Football museum at the University of Alabama

The Paul W. Bryant Museum is located on the campus of the University of Alabama, in Tuscaloosa, Alabama. Founded in 1985, the museum was opened in 1988 to "house the history of Alabama football, with special emphasis on the legendary coach" Paul William "Bear" Bryant.

==History==
On the suggestion of former head football coach Paul "Bear" Bryant, a planning committee was created in 1981 to establish a museum that would honor former coaches and players who helped Bryant set the intercollegiate coaching record for the most victories. The committee considered Bryant's suggestion and established that the museum would take on two missions: "inclusion of the entire football history from the first team in 1892 and creating a collections component establishing the foundation of our current institution". About a third of the collection is about coach Bryant.

Since its inception in 1985, the museum has grown in staff, services, and exhibits. It has become a central source of information for both journalists and writers interested in the history of university athletics. In addition to building its collection, the museum has begun focusing on public programming such as informational and education services and tours for school groups. The University of Alabama campus and the local communities' support have helped to establish the museum as one of the attractions to the region.

Originally organized under the supervision of the University of Alabama Museums system, the Bryant Museum has become a freestanding unit reporting directly to the vice president/provost of the university in response to the growth in mission and function of the museum.

On April 21, 2007, the museum posted its largest ever attendance at 4,367. This was in connection with the school's annual A-Day football game which also saw a record 92,138 fans in the seats.

The museum is part of the University of Alabama Museums, which also include the University of Alabama Arboretum, Alabama Museum of Natural History, Discovering Alabama, Gorgas House, Moundville Archaeological Museum and Office of Archaeological Research.

==Exhibits==
Among the exhibits at the museum are a Waterford Crystal houndstooth hat which commemorates the Coach's headwear and the Daniel Moore painting used to create the 32-cent U.S. postage stamp which celebrated the life of Bryant.

The traveling Associated Press Trophy awarded from 1957 to 1965 is on display at the museum. Alabama gained permanent possession of this national championship trophy upon winning it for the 3rd time in 1965.

The museum also houses a research room where all of Alabama's games, both victories, defeats and even embarrassments can be viewed and studied. Officials claim over 1,000 such videos.

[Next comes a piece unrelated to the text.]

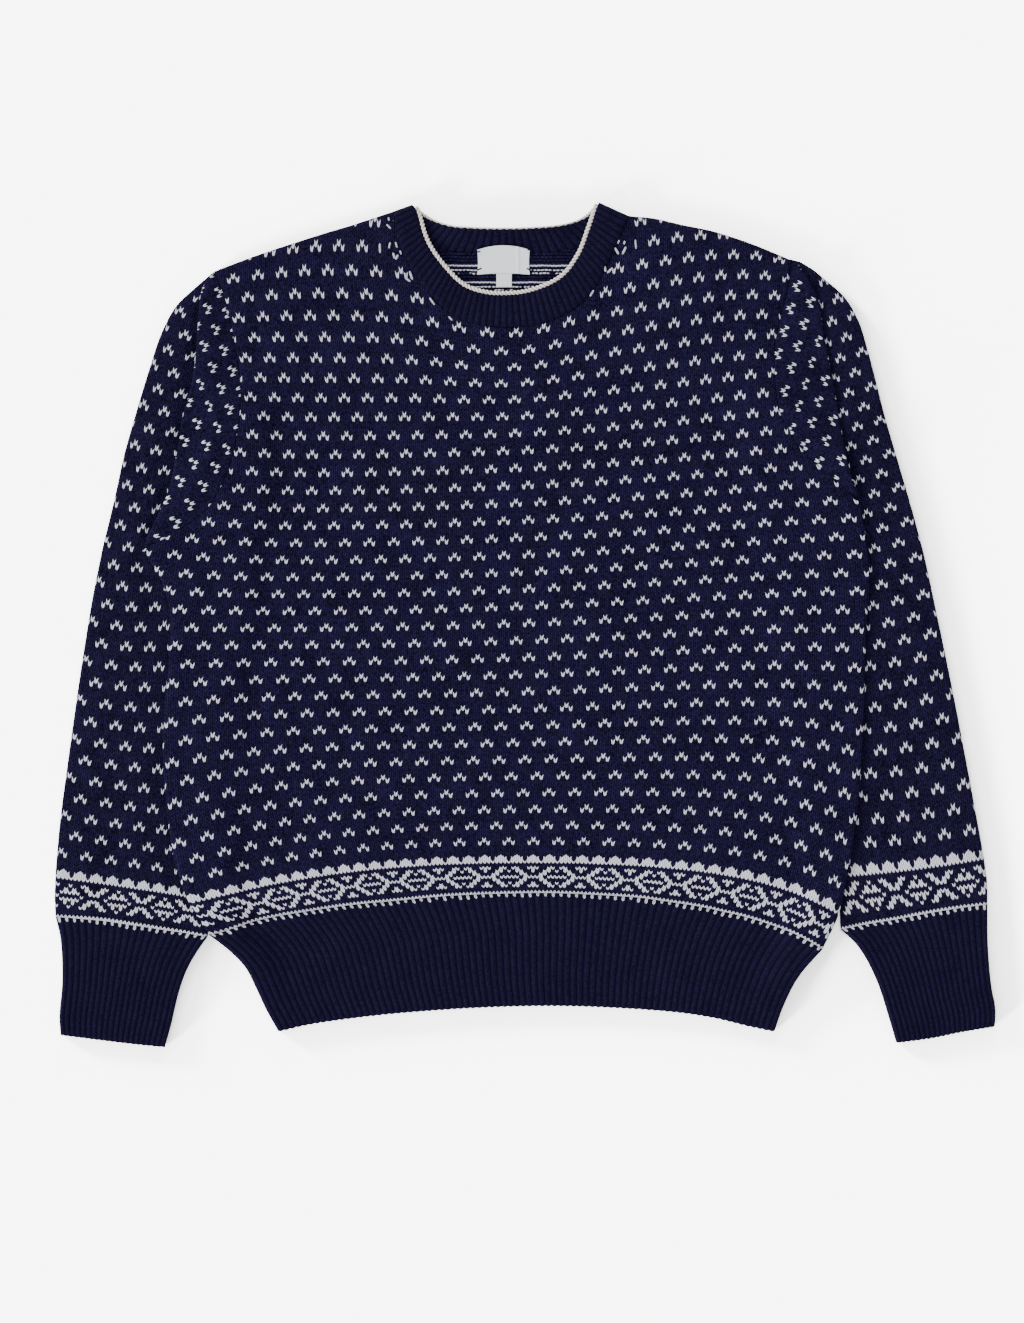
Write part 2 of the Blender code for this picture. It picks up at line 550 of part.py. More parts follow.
def build_cuff(name, edge, out, inner, rib):
    """Ribbed tube below a sleeve. Rings run over the top from the inner side to the outer one."""
    rows = 3
    start, end = np.array([inner[0], out[0]]), smooth(edge)[::-1]
    left, right = at_steps(smooth(inner), rows), at_steps(smooth(out), rows)
    share, ridge = ribbed(CUFF_RIBS)
    near = 0.006
    share = np.concatenate([[0.0, near], share[1:-1], [1 - near, 1.0]])
    ridge = np.concatenate([[0.0, 0.0], ridge[1:-1], [0.0, 0.0]])
    plan = patch(at_shares(start, share), at_shares(end, share), left, right)
    plan[0] += unit(plan[1] - plan[0]) * 1.5 * SEAM_GAP
    away = np.min([distance(plan, line) for line in (left, right)], 0)
    top = FOLD_START + 0.3 + (TWO_LAYERS - FOLD_START - 0.3 + 0.5 * ridge * RIB_HEIGHT) * turn(away / 4)
    top = top + 0.5 * ridge * RIB_HEIGHT * turn(away / 4)
    back = plan[:, [-2, -8, -18, 18, 8, 1]]
    low = np.array([0.3, 0, 0, 0, 0, 0.3]) + 0 * back[..., 0]
    outer = np.concatenate([np.dstack([plan, top]), np.dstack([back, low])], 1)
    first, last = outer[:, :1, :2], outer[:, plan.shape[1] - 1:plan.shape[1], :2]
    width = np.linalg.norm(last - first, axis=2)
    share = (((outer[..., :2] - first) * (last - first)).sum(2) / width ** 2).clip(0, 1)
    draw = KNIT / width
    moved = (draw + share * (1 - 2 * draw) - share)[..., None] * (last - first)
    level = np.where(np.arange(outer.shape[1]) < plan.shape[1], KNIT + 0.5, KNIT)
    level[[0, plan.shape[1] - 1]] = KNIT + 0.2
    inner_ring = np.dstack([outer[..., :2] + moved, level[None] + 0 * share])
    return tube(name, outer, inner_ring, rib)


# ======== neck ========

def neck_seam(neck):
    """The neck part of a panel's top boundary."""
    return top_line(neck)[SHOULDER_COLUMNS:-SHOULDER_COLUMNS]


def build_neckband(rib):
    seam = neck_seam(NECK_FRONT)
    share, ridge = ribbed(NECK_RIBS)
    outer = at_shares(seam, share)
    inner = at_shares(smooth(BAND_FRONT_EDGE), share)
    rows = 3
    left = outer[0] + (inner[0] - outer[0]) * np.linspace(0, 1, rows + 1)[:, None]
    right = outer[-1] + (inner[-1] - outer[-1]) * np.linspace(0, 1, rows + 1)[:, None]
    plan = patch(outer, inner, left, right)
    gap = unit(plan[1] - plan[0]) * SEAM_GAP
    plan[0] += gap
    away = np.min([distance(plan, line) for line in (left, right)], 0)
    fall = turn(away / 7)
    crown = np.array([0.0, 0.9, 0.9, -0.2])[:, None]
    end = np.array([0.7, 1, 1, 0.9])[:, None]
    upper = 3.6 + (4.0 + crown + ridge * RIB_HEIGHT * end) * fall
    lower = 3.0 + 2.0 * ease(away / 20)
    panel("neckband_front", plan, upper, lower, rib)

    share, ridge = ribbed(BACK_NECK_RIBS)
    outer = at_shares(neck_seam(NECK_BACK), share)
    inner = at_shares(smooth(BAND_BACK_EDGE), share)
    left = outer[0] + (inner[0] - outer[0]) * np.linspace(0, 1, rows + 1)[:, None]
    right = outer[-1] + (inner[-1] - outer[-1]) * np.linspace(0, 1, rows + 1)[:, None]
    plan = patch(outer, inner, left, right)
    plan[0] += unit(plan[1] - plan[0]) * SEAM_GAP
    up = np.linspace(0, 1, rows + 1)[:, None] ** 1.4
    rise = BACK_BAND_RISE * up * ease(np.minimum(share, 1 - share) / 0.3)
    lower = rise
    upper = lower + RIB_WALL - 0.5 + ridge * RIB_HEIGHT * ease(np.minimum(share, 1 - share) / 0.12)
    panel("neckband_back", plan, upper, lower, rib)


def build_tipping(wool):
    """Contrast edge of the neckband: one closed cord round its free edge, front and back."""
    front = offset(smooth(BAND_FRONT_EDGE), TIPPING_RADIUS + SEAM_GAP)
    back = offset(smooth(BAND_BACK_EDGE), TIPPING_RADIUS + SEAM_GAP)
    front = at_shares(front, np.linspace(0.03, 0.978, 31))
    back = at_shares(back, np.linspace(0.975, 0.025, 21))
    u = np.linspace(0, 1, len(front))
    w = np.linspace(0, 1, len(back))
    low = TIPPING_RADIUS + 0.4
    front_z = 3 * low + 1.2 * ease(np.minimum(u, 1 - u) / 0.08)
    back_z = low + BACK_BAND_RISE * ease(np.minimum(w, 1 - w) / 0.3)
    tips = []
    for end, before in ((-1, -2), (0, 1)):          # the cord doubles back round each tip
        heading = unit(unit(front[end] - front[before]) + unit(back[-1 - end] - back[-1 - before]))
        angle = np.radians([45, 90, 135])[::1 if end else -1, None]
        middle = (front[end] + back[-1 - end]) / 2
        tips.append(np.hstack([middle + low * np.sin(angle) * heading, 2 * low + low * np.cos(angle)]))
    path = np.vstack([np.column_stack([front, front_z]), tips[0],
                      np.column_stack([back, back_z]), tips[1]])
    ahead = unit(np.roll(path, -1, 0) - np.roll(path, 1, 0))
    side = np.cross(ahead, [0, 0, 1])
    for k in range(1, len(path)):                   # carried along, so that the ring never twists
        side[k] = side[k - 1] - ahead[k] * (side[k - 1] @ ahead[k])
    side = unit(side)
    up = np.cross(side, ahead)
    sides = 6
    angle = np.arange(sides) * 2 * np.pi / sides
    ring = path[:, None] + TIPPING_RADIUS * (np.cos(angle)[None, :, None] * side[:, None]
                                             + np.sin(angle)[None, :, None] * up[:, None])
    number = np.arange(len(path) * sides).reshape(len(path), sides)
    start = int(np.argmin(np.linalg.norm(ring[0] - ring[-1][0], axis=1)))
    number = np.vstack([number, np.roll(number[0], -start)])
    number = np.hstack([number, number[:, :1]])
    faces = np.concatenate([strip(a, b) for a, b in zip(number, number[1:])])
    solid("neck_tipping", ring.reshape(-1, 3), faces, wool)


def offset(line, amount):
    """A line moved to its left by amount."""
    ahead = unit(np.gradient(line, axis=0))
    return line + amount * np.column_stack([-ahead[:, 1], ahead[:, 0]])


def build_label(name, centre, size, arch, finish):
    """Woven label lying on the back's inside; its bowed top edge climbs the band's foot."""
    u = np.linspace(-1, 1, 7)
    v = np.array([0, 0.35, 0.65, 0.82, 1])
    x = centre[0] + u[None] * size[0] / 2 + 0 * v[:, None]
    y = centre[1] - size[1] / 2 + v[:, None] * (size[1] + arch * (1 - u[None] ** 2))
    z = KNIT + 0.3 + 0.36 * (y - LABEL_FOOT).clip(0)
    panel(name, np.dstack([x, y]), z + LABEL_THICKNESS, z, finish)


# ======== build ========

for old in list(bpy.data.objects):
    bpy.data.objects.remove(old)

knit_blue = material("stranded_knit", (0.012, 0.012, 0.042), 0.95)
rib_blue = material("navy_rib", (0.009, 0.009, 0.032), 0.95)
cream = material("cream_tipping", (0.8, 0.75, 0.68), 0.9)
satin = material("label_satin", (0.68, 0.69, 0.77), 0.5)

build_body(knit_blue)
build_hem(rib_blue)
left_lines, left_beside = sleeve_lines(side_left, HIDDEN_LEFT, HIDDEN_LEFT_LOW, armhole_left,
                                       CAP_FOLD_LEFT, SLEEVE_LEFT_OUT, SLEEVE_LEFT_OUT_LOW)
right_lines, right_beside = sleeve_lines(side_right, HIDDEN_RIGHT, HIDDEN_RIGHT_LOW, armhole_right,
                                         CAP_FOLD_RIGHT, SLEEVE_RIGHT_OUT, SLEEVE_RIGHT_OUT_LOW)
build_sleeve("sleeve_left", left_lines, left_beside, ARMHOLE_ROWS, knit_blue)
build_sleeve("sleeve_right", right_lines, right_beside, ARMHOLE_ROWS, knit_blue)
build_cuff("cuff_left", CUFF_LEFT_EDGE, CUFF_LEFT_OUT, CUFF_LEFT_IN, rib_blue)
build_cuff("cuff_right", CUFF_RIGHT_EDGE, CUFF_RIGHT_OUT, CUFF_RIGHT_IN, rib_blue)
build_neckband(rib_blue)
build_tipping(cream)
build_label("neck_label", LABEL_AT, LABEL_SIZE, LABEL_ARCH, satin)
build_label("size_tab", TAB_AT, TAB_SIZE, 0.0, satin)
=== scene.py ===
# Crewneck sweater of stranded wool, laid flat with its front up and its sides on its sleeves.
# Outlines and heights are in millimetres, x across and y up the garment, z from the table.
import bpy
import math
import numpy as np
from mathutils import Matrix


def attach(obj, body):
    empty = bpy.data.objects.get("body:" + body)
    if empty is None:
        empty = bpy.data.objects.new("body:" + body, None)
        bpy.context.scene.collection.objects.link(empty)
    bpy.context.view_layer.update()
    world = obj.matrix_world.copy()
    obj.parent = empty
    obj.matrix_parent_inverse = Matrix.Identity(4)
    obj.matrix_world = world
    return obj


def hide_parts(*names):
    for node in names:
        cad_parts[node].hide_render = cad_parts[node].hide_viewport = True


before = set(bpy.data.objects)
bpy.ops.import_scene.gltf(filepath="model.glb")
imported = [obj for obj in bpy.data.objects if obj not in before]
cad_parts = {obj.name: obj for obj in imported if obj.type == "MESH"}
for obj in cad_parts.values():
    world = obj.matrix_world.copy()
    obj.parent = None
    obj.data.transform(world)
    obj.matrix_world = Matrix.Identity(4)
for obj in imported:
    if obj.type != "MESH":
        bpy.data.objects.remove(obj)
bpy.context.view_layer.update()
print("frame loaded")

# ---------- what the whole garment shares ----------
cloth = {
    "knit": 2.6, "layerGap": 0.6, "foldStart": 2.9, "foldRadius": 5.0, "tableRadius": 2.0,
    "bodyLoft": 2.2, "loftReach": 30.0, "overlapLift": 6.2, "liftMargin": 15.0, "liftRamp": 26.0,
    "middle": (-0.9, 0.2), "course": 2.75,
}
twoLayers = 2 * cloth["knit"] + cloth["layerGap"]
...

The museum also maintains a listing of people who were named for Bryant. Bryant's former players and fans have named their children Bryant, Paul, Bear and even Paula after Coach Bryant. Every September, the Paul W. Bryant Museum hosts a namesake reunion and there are over 600 namesakes that have attended this annual event. The oldest namesake (besides Coach Bryant's son Paul Bryant, Jr.) is Bryant Darrell Brown, son of Junction Survivor Darrell Brown who, due to being academically ineligible to play in 1956, surprised even Coach Bryant when he came back to play his last year of eligibility on Texas A&M's 1957 team which was ranked #1 at the time Coach Bryant accepted Alabama's offer. Darrell was the only Junction Boy to also play in Coach Bryant's last season at Texas A&M. Darrell Brown's grandson, Bryant Andrew Brown, is a second generation Bryant namesake. At over 600 names it is not definitive, but the list supports the idea that many Alabamians were enamored enough of the coach to name their children in his honor.

In addition to its permanent exhibits, the museum is often noted for presenting a wide range of memorabilia related to college football culture, including archival materials, photographs, and historical artifacts that illustrate the development of the sport in the southeastern United States. Such collections contribute to the broader understanding of regional sports heritage and its cultural significance.